One way to do this is to turn on the headlights. If the headlights come on with normal brightness, the no-crank problem is probably not the battery, but a bad starter relay or solenoid, a poor wiring connection between the relay/solenoid and starter, or a bad starter.
If the headlights are dim or do not come on at all, you need to check battery voltage and charging output. For this, you will need a voltmeter. Select the 12 or 20 volt scale, and connect the volt meter red positive test lead to the battery positive (+) terminal, and the black negative test lead to the battery negative (-) terminal.

A fully charged battery should read over 12.6 volts. If the battery reads 12.45 volts or less, it is low (less than 75 percent charged) and needs to be recharged.

Battery Voltage and State of Charge:

12.66v . . . . . . . . . . 100%
12.45v . . . . . . . . . . 75%
12.24v . . . . . . . . . . 50%
12.06v . . . . . . . . . . 25%
11.89v . . . . . . . . . . 0%

(NOTE: these readings are at 80 degrees F. Battery voltage readings will drop with temperature roughly 0.01 volts for every 10 degrees F.)
(At 30 degrees F. a fully charged battery will measure about 12.588 volts, and at zero degrees F it will measure about 12.516 volts.)

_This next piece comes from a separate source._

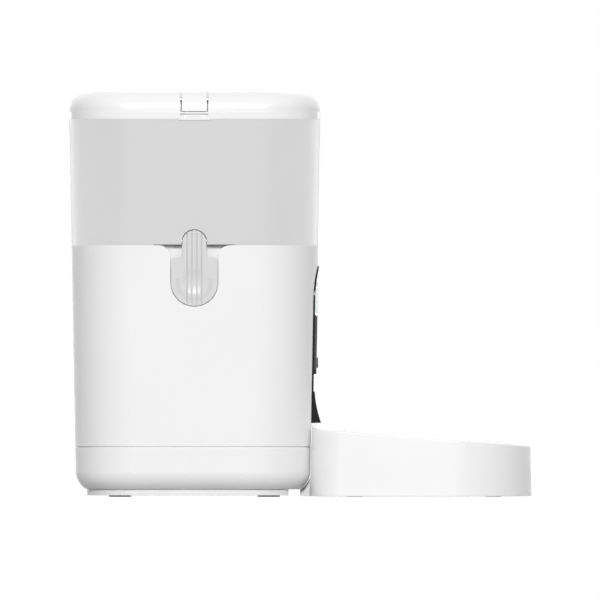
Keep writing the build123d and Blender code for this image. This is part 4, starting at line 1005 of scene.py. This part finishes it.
@dataclass
class Screws(SubAssembly):
    """Pan-head screws with a cross recess and a thread, put where the CAD screws are."""

    slots = {"board_screws": Slot.PIN}
    head_sides: int = 32
    recess_width: float = 0.55 * MM
    recess_depth: float = 0.9 * MM
    recess_reach: float = 1.25
    shank_sides: int = 20
    tip_share: float = 0.45
    thread_pitch: float = 1.1 * MM
    thread_depth: float = 0.22 * MM
    thread_share: float = 0.85
    thread_foot: float = 0.9
    turn_steps: int = 12
    ridge_sides: int = 4
    tip_layer: float = 0.1 * MM
    screw_reach: float = 6 * MM

    def head(self, tree: Tree) -> Socket:
        """Round head with a cross cut into its top.

        Args:
            tree: the screw's tree.

        Returns:
            The head's shape.
        """
        height = tree.size("Head Height")
        cap = tree.add("GeometryNodeMeshCylinder", Vertices=self.head_sides,
                       Radius=tree.size("Head Radius"), Depth=height)
        size = tree.add("ShaderNodeCombineXYZ", X=tree.size("Head Radius", self.recess_reach),
                        Y=tree.size("Recess Width"), Z=tree.size("Recess Depth", 2.0))
        bar = tree.add("GeometryNodeMeshCube", Size=size.outputs[0])
        cut = tree.add("GeometryNodeMeshBoolean", operation="DIFFERENCE", solver="EXACT")
        tree.link(tree.lift(cap.outputs["Mesh"], tree.size("Head Height", 0.5)), cut.inputs["Mesh 1"])
        for turn in (math.pi / 2, 0.0):
            tree.link(tree.lift(bar.outputs["Mesh"], height, turn), cut.inputs["Mesh 2"])
        return cut.outputs[0]

    def shank(self, tree: Tree) -> tuple[Socket, Socket]:
        """Tapered core, and the ridge that winds round it.

        Args:
            tree: the screw's tree.

        Returns:
            The core's shape and the thread's.
        """
        root = tree.math("SUBTRACT", tree.size("Shank Radius"), tree.size("Thread Depth"))
        core = tree.add("GeometryNodeMeshCone", Vertices=self.shank_sides, Depth=tree.size("Shank Length"))
        tree.link(root, core.inputs["Radius Top"])
        tree.link(tree.size("Shank Radius", self.tip_share), core.inputs["Radius Bottom"])
        run = tree.size("Shank Length", self.thread_share)
        helix = tree.add("GeometryNodeCurveSpiral", Resolution=self.turn_steps,
                         Rotations=tree.math("DIVIDE", run, tree.size("Thread Pitch")), Height=run)
        for name in ("Start Radius", "End Radius"):
            tree.link(root, helix.inputs[name])
        ridge = tree.add("GeometryNodeCurvePrimitiveCircle", Resolution=self.ridge_sides,
                         Radius=tree.size("Thread Depth"))
        thread = tree.add("GeometryNodeCurveToMesh", Curve=helix.outputs[0],
                          Profile_Curve=ridge.outputs[0], Fill_Caps=True)
        return (tree.lift(core.outputs["Mesh"], tree.size("Shank Length", -1.0)),
                tree.lift(thread.outputs[0], tree.size("Shank Length", -self.thread_foot)))

    def screw_tree(self, head: float, head_height: float, shank: float, length: float) -> Tree:
        """Tree that puts one screw, head up, on each point.

        Args:
            head: head radius.
            head_height: height of the head.
            shank: shank radius.
            length: shank length below the seat.

        Returns:
            The tree.
        """
        tree = Tree("screw", {
            "Head Radius": head, "Head Height": head_height,
            "Shank Radius": shank, "Shank Length": length,
            "Recess Width": self.recess_width, "Recess Depth": self.recess_depth,
            "Thread Pitch": self.thread_pitch, "Thread Depth": self.thread_depth,
        })
        whole = tree.add("GeometryNodeJoinGeometry")
        for shape in (self.head(tree), *self.shank(tree)):
            tree.link(shape, whole.inputs[0])
        copies = tree.add("GeometryNodeInstanceOnPoints", Points=tree.start.outputs["Geometry"],
                          Instance=whole.outputs[0])
        tree.close(copies.outputs["Instances"])
        return tree

    def replace(self, node: str, body: str, head: float = 2.8 * MM, head_height: float = 1.8 * MM,
                up: bool = False) -> None:
        """Build threaded screws where a node's screws are, and hide the node.

        Args:
            node: the CAD screws.
            body: the body that they ride on.
            head: head radius.
            head_height: head height.
            up: whether they are driven upwards, with their heads below.
        """
        boxes = islands(node)
        widest = max(high.x - low.x for low, high in boxes)
        length = max(high.z - low.z for low, high in boxes) - head_height
        shank = self.shank_radius(node, up)
        facing = -1 if up else 1
        seats = []
        for low, high in boxes:
            level = low.z + head_height if up else high.z - head_height
            seats.append(Vector(((low.x + high.x) / 2, facing * (low.y + high.y) / 2, facing * level)))
        tree = self.screw_tree(min(head, widest / 2), head_height, shank, length)
        piece = tree.run(point_base(seats, "seats"), f"{node}_threaded", self.paints.of(Slot.PIN))
        if up:
            piece.data.transform(Matrix.Rotation(math.pi, 4, "X"))
        mount(piece, body)
        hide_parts(node)

    def shank_radius(self, node: str, up: bool) -> float:
        """Radius of the shanks, read from the far end of a node's first screw.

        Args:
            node: the CAD screws.
            up: whether their tips are at the top.

        Returns:
            The radius in metres.
        """
        low, high = islands(node)[0]
        level = high.z if up else low.z
        centre = Vector(((low.x + high.x) / 2, (low.y + high.y) / 2))
        tip = [(vertex.co.xy - centre).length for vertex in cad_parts[node].data.vertices
               if abs(vertex.co.z - level) < self.tip_layer]
        return max(reach for reach in tip if reach < self.screw_reach)

    def build(self) -> None:
        """Replace the feeder's screws, group by group."""
        self.replace("base_screws", "housing", head=2.2 * MM, up=True)
        self.replace("floor_screws", "housing", head=2.9 * MM, head_height=1.0 * MM, up=True)
        self.replace("tub_screws", "housing")
        self.replace("drum_screws", "housing")
        self.replace("gear_screws", "housing", up=True)
        self.replace("motor_screws", "housing")
        self.replace("holder_screws", "bowl_stand", head=2.5 * MM, head_height=0.9 * MM, up=True)
        super().build()


@dataclass
class Column(SubAssembly):
    """Body shell, base, bottom cover, battery hatch, feet, deck, pillars and circuit boards."""

    slots = {
        "body_shell": Slot.WHITE, "base_tray": Slot.WHITE, "bottom_cover": Slot.PALE,
        "battery_door": Slot.PALE, "body_feet": Slot.RUBBER, "power_inlet": Slot.PIN,
        "battery_cells": Slot.CELL, "battery_contacts": Slot.PIN, "base_deck": Slot.INNER,
        "drum_pillars": Slot.INNER, "main_board": Slot.BOARD, "front_board": Slot.BOARD,
    }


@dataclass
class Hopper(SubAssembly):
    """Frosted bin with its white collar, pale grey plates that paint the shade of the latches' catch
    recesses, and the two release levers.
    """

    slots = {
        "hopper_bin": Slot.HOPPER, "hopper_funnel": Slot.WHITE, "hopper_collar": Slot.COLLAR,
        "lever_pins": Slot.PIN, "release_lever_left": Slot.LEVER, "release_lever_right": Slot.LEVER,
    }
    catch_half_width: float = 10.5 * MM
    catch_low: float = 294.95 * MM
    catch_high: float = 297.45 * MM
    catch_root: float = 94.0 * MM
    catch_proud: float = 0.5 * MM
    catch_buried: float = 0.3 * MM
    dimple_offset: float = 7.2 * MM
    dimple_radius: float = 1.9 * MM
    dimple_depth: float = 0.45 * MM
    step: float = 0.25 * MM
    rounded_steps: int = 2

    def catch_plate(self, side: Side) -> None:
        """Pale grey plate in the collar's catch recess, whose grey is painted shade of the recess, with two
        shallow dimples that a latch's lugs snap into.

        Args:
            side: left or right.
        """
        low, high = node_box("hopper_collar")
        middle = (low.y + high.y) / 2
        mesh = bmesh.new()
        columns = round(2 * self.catch_half_width / self.step)
        rows = round((self.catch_high - self.catch_low) / self.step)
        grid = []
        for row in range(rows + 1):
            height = self.catch_low + (self.catch_high - self.catch_low) * row / rows
            line = []
            for column in range(columns + 1):
                across = -self.catch_half_width + 2 * self.catch_half_width * column / columns
                inset = min(1.0, min(row, rows - row, column, columns - column) / self.rounded_steps)
                reach = math.hypot(abs(across) - self.dimple_offset,
                                   height - (self.catch_low + self.catch_high) / 2)
                hollow = self.dimple_depth * max(0.0, 1.0 - (reach / self.dimple_radius) ** 2)
                depth = self.catch_root + self.catch_proud * math.sqrt(inset) - hollow * inset
                line.append(mesh.verts.new((side.value * depth, middle + across, height)))
            grid.append(line)
        for lower, upper in zip(grid, grid[1:]):
            for column in range(columns):
                mesh.faces.new((lower[column], lower[column + 1], upper[column + 1], upper[column]))
        rim = [edge for edge in mesh.edges if edge.is_boundary]
        walls = bmesh.ops.extrude_edge_only(mesh, edges=rim)["geom"]
        for vertex in (item for item in walls if isinstance(item, bmesh.types.BMVert)):
            vertex.co.x = side.value * (self.catch_root - self.catch_buried)
        bmesh.ops.holes_fill(mesh, edges=[edge for edge in mesh.edges if edge.is_boundary])
        bmesh.ops.recalc_face_normals(mesh, faces=mesh.faces)
        # The plate's pale grey paints the shade of the collar's catch recess.
        piece = piece_from(mesh, f"catch_plate_{side.name.lower()}", self.paints.of(Slot.PALE))
        mount(piece, "hopper")

    def build(self) -> None:
        """Dress the hopper's pieces and add the plates of painted recess shade."""
        for side in Side:
            self.catch_plate(side)
        super().build()


@dataclass
class Lid(SubAssembly):
    """Rounded lid with its latches, seal and drying box."""

    slots = {
        "lid_cover": Slot.WHITE, "lid_liner": Slot.INNER, "lid_gasket": Slot.SEAL,
        "desiccant_box": Slot.INNER, "desiccant_cap": Slot.PALE, "latch_pins": Slot.PIN,
        "lid_latch_left": Slot.WHITE, "lid_latch_right": Slot.WHITE,
    }


@dataclass
class Front(SubAssembly):
    """Black front panel with its smoked plate, window, button and outlet.

    The chin is the outlet lip's outline, as distances along the feeder and heights in millimetres.
    """

    slots = {
        "front_panel": Slot.BLACK, "outlet_bezel": Slot.BLACK, "control_plate": Slot.SMOKED,
        "status_window": Slot.WINDOW, "feed_button": Slot.BUTTON,
    }
    ring_sides: int = 64
    ring_gap: float = 0.15 * MM
    ring_width: float = 0.4 * MM
    ring_proud: float = 0.2 * MM
    ring_crest: float = 1.5
    ring_shoulder: float = 0.6
    ring_buried: float = 0.4 * MM
    chin_half_width: float = 34.4 * MM
    chin_round: float = 0.35 * MM
    chin: tuple[tuple[float, float], ...] = (
        (-7.6, 57.2), (-11.9, 57.2), (-12.35, 56.9), (-12.4, 56.3), (-12.0, 55.5), (-11.2, 54.6),
        (-10.2, 53.9), (-9.0, 53.55), (-7.6, 53.5),
    )

    def outlet_chin(self) -> None:
        """White lip across the foot of the outlet, below its black bezel."""
        mesh = bmesh.new()
        left, right = ([mesh.verts.new((x, y * MM, z * MM)) for y, z in self.chin]
                       for x in (-self.chin_half_width, self.chin_half_width))
        close_strip(mesh, left, right)
        mesh.faces.new(left)
        mesh.faces.new(right)
        bmesh.ops.recalc_face_normals(mesh, faces=mesh.faces)
        caps = [edge for edge in mesh.edges
                if abs(edge.verts[0].co.x - edge.verts[1].co.x) < SAME_PLACE]
        bmesh.ops.bevel(mesh, geom=caps, offset=self.chin_round, segments=3, profile=0.5,
                        affect="EDGES")
        mount(piece_from(mesh, "outlet_chin", self.paints.of(Slot.WHITE)), "housing")

    def button_ring(self) -> None:
        """Thin dark ring round the button, seated on the plate."""
        low, high = node_box("feed_button")
        centre = (low + high) / 2
        face = node_box("control_plate")[0].y
        inner = (high.x - low.x) / 2 + self.ring_gap
        outer = inner + self.ring_width
        profile = [
            (inner, face + self.ring_buried), (inner, face - self.ring_proud),
            (inner + self.ring_width * 0.5, face - self.ring_proud * self.ring_crest),
            (outer, face - self.ring_proud * self.ring_shoulder), (outer, face + self.ring_buried),
        ]
        mesh = bmesh.new()
        loops = []
        for index in range(self.ring_sides):
            turn = 2 * math.pi * index / self.ring_sides
            across, up = math.cos(turn), math.sin(turn)
            loops.append([mesh.verts.new((centre.x + reach * across, depth, centre.z + reach * up))
                          for reach, depth in profile])
        for index, here in enumerate(loops):
            close_strip(mesh, here, loops[(index + 1) % self.ring_sides])
        bmesh.ops.recalc_face_normals(mesh, faces=mesh.faces)
        mount(piece_from(mesh, "button_ring", self.paints.of(Slot.BLACK)), "housing")

    def build(self) -> None:
        """Dress the front's pieces, and add the button's ring and the outlet's lip."""
        super().build()
        self.button_ring()
        self.outlet_chin()


@dataclass
class Dispenser(SubAssembly):
    """Drum, portion wheel, gear train, motor and chute inside the column."""

    slots = {
        "food_chute": Slot.INNER, "dispenser_tub": Slot.INNER, "tub_cover": Slot.INNER,
        "gear_cover": Slot.INNER, "throat_seal": Slot.SEAL, "portion_rotor": Slot.WHEEL,
        "rotor_gear": Slot.GEAR, "idler_gear": Slot.GEAR, "motor_pinion": Slot.GEAR,
        "rotor_shaft": Slot.PIN, "idler_pin": Slot.PIN, "motor_shaft": Slot.PIN,
        "shaft_bushing": Slot.BRASS, "drive_motor": Slot.MOTOR,
    }


@dataclass
class BowlStand(SubAssembly):
    """Sloping stand with its floor, pads and steel bowl."""

    slots = {
        "bowl_holder": Slot.WHITE, "holder_base": Slot.PALE, "holder_feet": Slot.RUBBER,
        "steel_bowl": Slot.BOWL,
    }


def main() -> None:
    """Build the studio and every sub-assembly."""
    logging.basicConfig(level=logging.INFO, format="%(name)s: %(message)s")
    Studio().build()
    paints = Paints()
    for kind in (Column, Hopper, Lid, Front, Dispenser, BowlStand, Screws):
        kind(paints).build()


if __name__ == "__main__":
    main()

After charging the battery or jump starting the car, connect the voltmeter to the battery the same as before and not the charging voltage. A charging system that is operating normally should produce about 13.8 to 14.3 or more volts at idle. If the charging voltage is less than 13.0 volts, the alternator is not putting out enough voltage and current to keep the battery charged. You should have the alternator tested (or bench tested at an auto parts store). If the current output is not up to specifications, replace the alternator.

After the battery has been recharged, the battery should also be tested to see if it is capable of holding a charge. This can be done with a hand-held electronic battery tester or a conventional load tester. The tester will tell you if the battery is good or bad. NOTE: Load testers require the battery to be fully charged for accurate test results. By comparison, most electronic testers will give reliable test results even if the battery is not fully charged. If the battery fails a load test, it needs to be replaced.

The average service life of a wet cell lead-acid car battery is only about four to five years, and can be as little as three years in really hot climates (like Arizona and Florida). AGM batteries are better and typically last 6 or more years. So if you have a conventional wet cell battery that is more than four or five years old, chances are it has reached the end of its useful service life and needs to be replaced if it is not accepting or holding a charge (and the charging system is working normally).